Topical Area: Aging and Chronic Disease, Nutrition Translation. Nutrient-Gene Interactions, Carotenoids and Retinoids (CARIG)
Binge drinking is a significant problem costing the United States 191 billion dollars annually and is also a significant risk factor for many dietary (e.g., diabetes) and neurodegenerative diseases (e.g., Alzheimer’s and Parkinson’s disease). Interestingly, the gut-brain axis has been implicated in the development of neurodegenerative and dietary-related diseases, thus, may mediate the harmful consequences of alcohol abuse on the brain and body. However, the mechanisms are not well understood. We hypothesize that compulsive ethanol consumption will alter the expression of neurochemicals in the mouse gut in a manner that will be correlated to changes in the expression of brain neurochemicals.
We examined catecholamines and structurally similar metabolites following repeated bouts of “Drinking in the Dark”- a mouse model of compulsive alcohol-seeking during which mice reliably reach blood ethanol concentrations greater than 100 mg/dL. Adult female and male C57BL/6J mice received access to either 20% ethanol (n=12 male, n= 12 female) or water (n=12 male, n= 12 female) for a two-hour period during the dark cycle over three consecutive days. On the fourth day, mice received access to ethanol or water for four hours, and samples of the intestine, intestinal contents, liver, and brain subregions were analyzed for tissue-specific neurochemical concentrations using UHPLC.

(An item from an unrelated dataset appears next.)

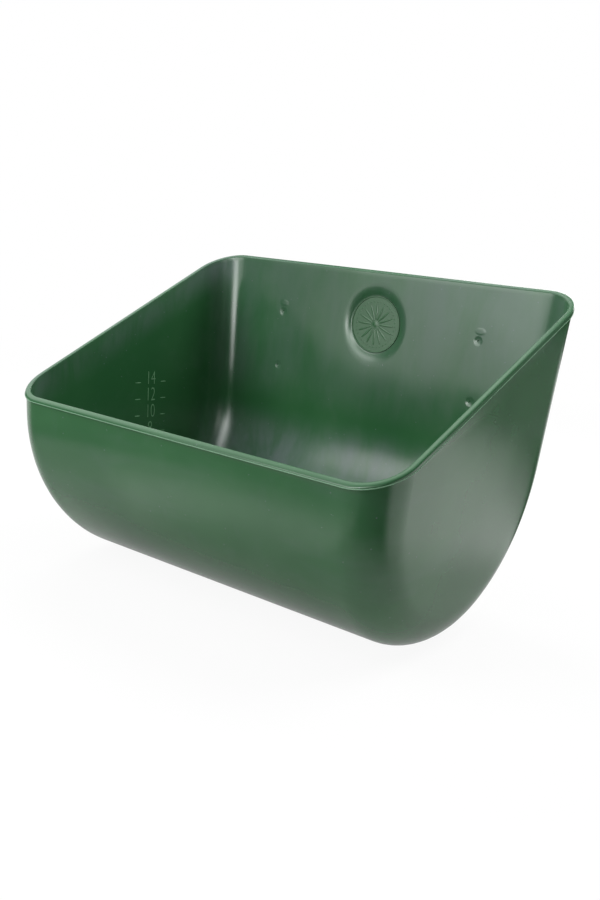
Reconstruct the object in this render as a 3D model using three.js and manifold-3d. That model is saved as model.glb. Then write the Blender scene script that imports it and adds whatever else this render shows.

Ethanol consumption data indicate that binge-drinking female mice consume 36% more ethanol than female water controls and consume 32% more ethanol than binge-drinking male mice on day 4 of the “Drinking in the Dark” protocol. Preliminary neurochemical data indicate compulsive ethanol drinking contributes to trending increases in norepinephrine (17% striatum; 18% hypothalamus) in males whereas females have trending decreases in striatal L-DOPA (15%), 5-HIAA (14%), and 27% more hypothalamic L-DOPA and 5-HIAA when compared with water controls.
Binge drinking may contribute to region- and sex-specific neurochemical differences in the brain, thus, further neurochemical analyses on the gut could provide insight into the etiology of neurodegenerative and dietary diseases following alcohol abuse.
Funding Sources : Supported from Iowa State University start-up funds.